FIRE is by no means a “conservative” organization. For that matter, sticking NAS with the label “conservative” also brushes aside any number of intellectual complexities. “Conservative” from the likes of Wilson is a sneer word, meant to convey that leftt-of-center academics need not take organizations like FIRE (and NAS) seriously. At the very least, it makes us waste time explaining that an organization rooted in John Stuart Mills’ notion of liberty and Enlightenment ideals of intellectual inquiry isn’t “conservative” in any of the ways that Wilson implies.
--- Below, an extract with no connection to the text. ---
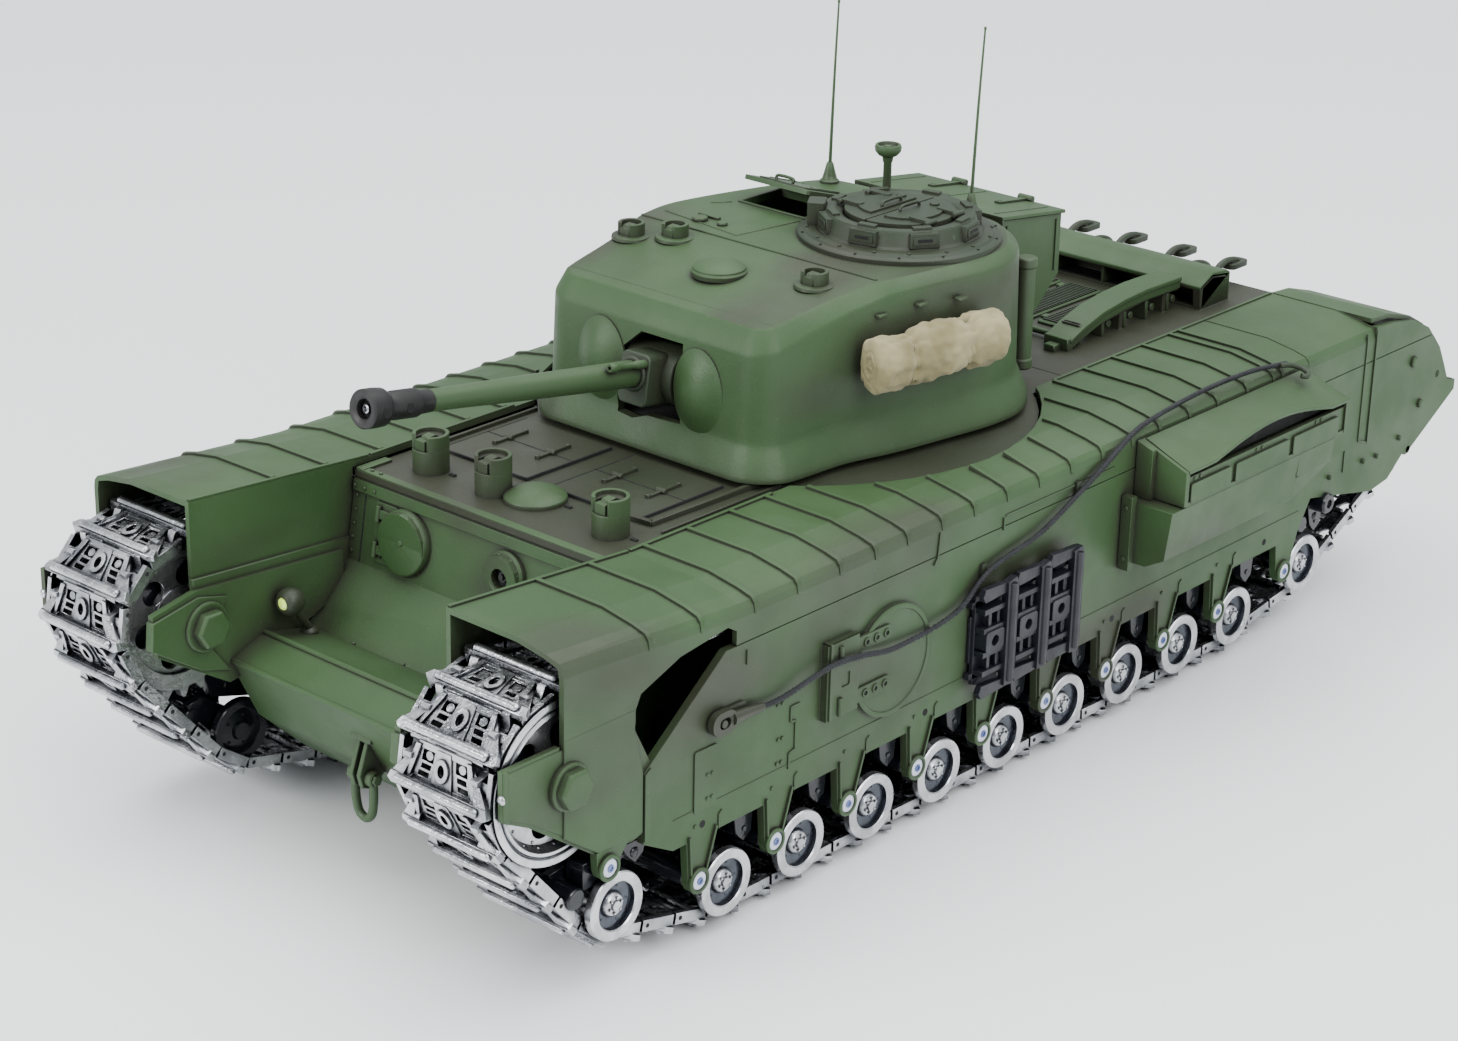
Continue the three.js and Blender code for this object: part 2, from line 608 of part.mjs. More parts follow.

Another of Wilson’s apercu: “But no one should have veto power to ban educational programs.” Faculty bodies week in and week out across the country; deans, provosts, and presidents; and boards of trustees all make decisions about whether to adopt, continue, or discontinue “educational programs.” In every college or university where I have worked, there have been faculty curriculum committees whose explicit purpose is to weigh the merits of degree proposals, new courses, and program changes. Nothing of moment occurs without approval of the provost or president, and new programs routinely require board approval. I’d like to think that Wilson is not unaware of this basic picture, and that’s why he went for the tendentious phrase “power to ban.” Choosing to adopt a program or not to adopt is not in any ordinary sense, “banning it.” Choosing not to adopt a program is not a declaration that some idea may not be spoken or published. Rather it is decision that the institution chooses not to move down a particular path of commitments. I see half a dozen other such excesses in Wilson’s essay, but enough is enough.